If we go back to a September 10 way of doing things, under which only those who can be convicted under daunting civilian court standards may be detained, we will get September 11 results.
McCarthy, by the way, wrote one of the best articles I’ve ever read on the problems inherent in treating enemy terrorist combatants under our non-military criminal justice system. Here’s an excerpt:
In the constitutional license given to executive action, a gaping chasm exists between the realms of law enforcement and national security. In law enforcement, as former U.S. Attorney General William P. Barr explained in congressional testimony last October, government seeks to discipline an errant member of the body politic who has allegedly violated its rules. That member, who may be a citizen, an immigrant with lawful status, or even, in certain situations, an illegal alien, is vested with rights and protections under the U.S. Constitution. Courts are imposed as a bulwark against suspect executive action; presumptions exist in favor of privacy and innocence; and defendants and other subjects of investigation enjoy the assistance of counsel, whose basic job is to thwart government efforts to obtain information. The line drawn here is that it is preferable for the government to fail than for an innocent person to be wrongly convicted or otherwise deprived of his rights.

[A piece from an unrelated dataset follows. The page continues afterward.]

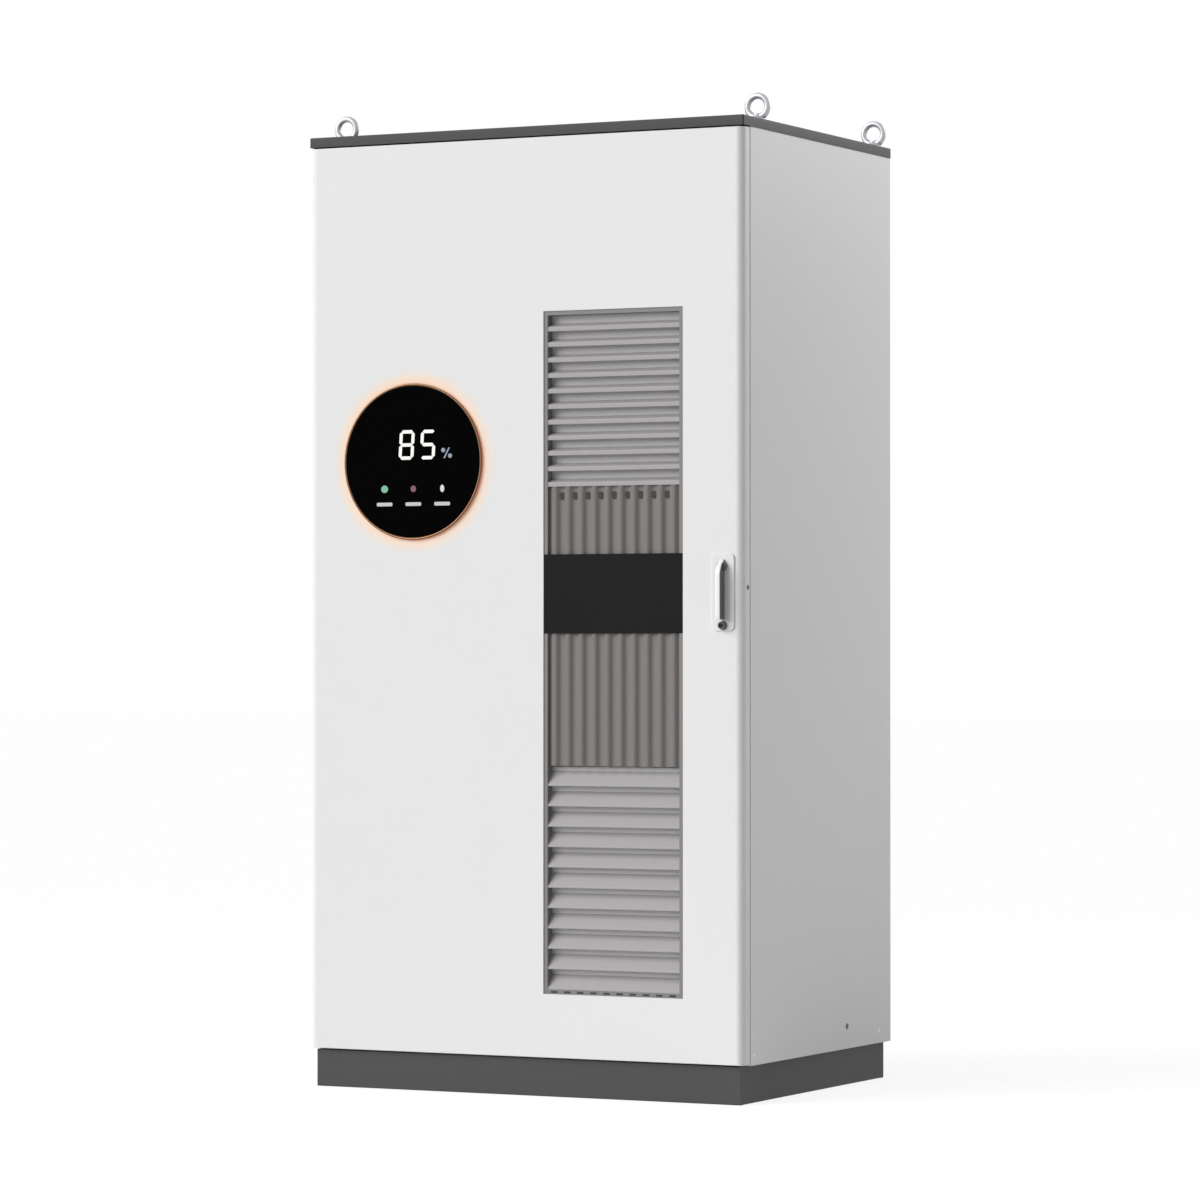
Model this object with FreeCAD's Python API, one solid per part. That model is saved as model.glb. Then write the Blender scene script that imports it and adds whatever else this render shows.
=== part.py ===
import FreeCAD, Part
import math
import os

# Outdoor battery cabinet. Millimetres, +X to the right, -Y towards the door, +Z up.
# The origin is at the middle of the plinth's foot, on the ground.

# Overall sizes
width = 1110.0
depth = 820.0
height = 2200.0
plinth_height = 86.0
plinth_inset = 13.0
roof_thickness = 23.0
roof_overhang = 2.0

# Sheet and section thicknesses
panel_sheet = 1.5
door_sheet = 2.0
roof_sheet = 2.0
cover_sheet = 2.0
frame_wall = 2.5
case_sheet = 1.5
touch = 0.3
slip = 0.05
cut_room = 1.0

# Frame
post_size = 45.0
sill_height = 60.0
head_height = 45.0
insulation = 28.0
floor_sheet = 2.0
floor_lap = 20.0

# Plinth
corner_size = 120.0
corner_wall = 3.0
corner_plate = 5.0
floor_bolt_inset = 62.0
floor_hole = 14.0
cover_lip = 15.0
bolt_m12 = 12.0
bolt_hole = 13.0
m12_head = 7.5
m12_nut = 10.0
m12_across = 18.0
m12_spare = 3.0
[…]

Not so the realm of national security, where government confronts a host of sovereign states and sub-national entities (particularly terrorist organizations) claiming the right to use force. Here the executive is not enforcing American law against a suspected criminal but exercising national-defense powers to protect against external threats. Foreign hostile operatives acting from without and within are not vested with rights under the American Constitution. The galvanizing national concern in this realm is to defeat the enemy, and as Barr puts it, “preserve the very foundation of all our civil liberties.” The line drawn here is that government cannot be permitted to fail…
As Defense Secretary Donald Rumsfeld has observed, weakness is provocative. The fecklessness of meeting terrorist attacks with court proceedings””trials that take years to prepare and months to present, and that, even when successful, neutralize only an infinitesimal percentage of the actual terrorist population””emboldened bin Laden. But just as hurtful was the government’s promotion of terrorism trials in the first place. They were a useful vehicle if the strategic object was to orchestrate an appearance of justice being done. As a national-security strategy, they were suicidal, providing terrorists with a banquet of information they could never have dreamed of acquiring on their own.
Under discovery rules that apply to American criminal proceedings, the government is required to provide to accused persons any information in its possession that can be deemed “material to the preparation of the defense” or that is even arguably exculpatory. The more broadly indictments are drawn (and terrorism indictments tend to be among the broadest), the greater the trove of revelation. In addition, the government must disclose all prior statements made by witnesses it calls (and, often, witnesses it does not call).
This is a staggering quantum of information, certain to illuminate not only what the government knows about terrorist organizations but the intelligence agencies’ methods and sources for obtaining that information. When, moreover, there is any dispute about whether a sensitive piece of information needs to be disclosed, the decision ends up being made by a judge on the basis of what a fair trial dictates, rather than by the executive branch on the basis of what public safety demands.
It is true that this mountain of intelligence is routinely surrendered along with appropriate judicial warnings: defendants may use it only in preparing for trial, and may not disseminate it for other purposes. Unfortunately, people who commit mass murder tend not to be terribly concerned about violating court orders (or, for that matter, about being hauled into court at all).
Andrew McCarthy should know. He was the prosecutor for the 1993 WTC bombing case.
The al-Nashiri case isn’t about a suspect being held indefinitely without a trial—al-Nashiri was about to face trial, and now his trial is delayed while he remains imprisioned. But al-Nashiri was apparently subject to the controversial practice known as waterboarding, which could make his confession suspect. He’s certainly pleading that he only spilled the beans because of the waterboarding, and that he takes back his admissions.
Waterboarding was not the basis of the government’s decision to withdraw the charges, though. That had to do with the more general question of how and where these enemy combatants should be tried. At some point Obama will need to make up his mind about that, but that time may be a way off.
In the meantime, how about extraditing al-Nashiri to Yemen, where he already drew the death penalty in 2004 when he was tried in absentia for the Cole bombing?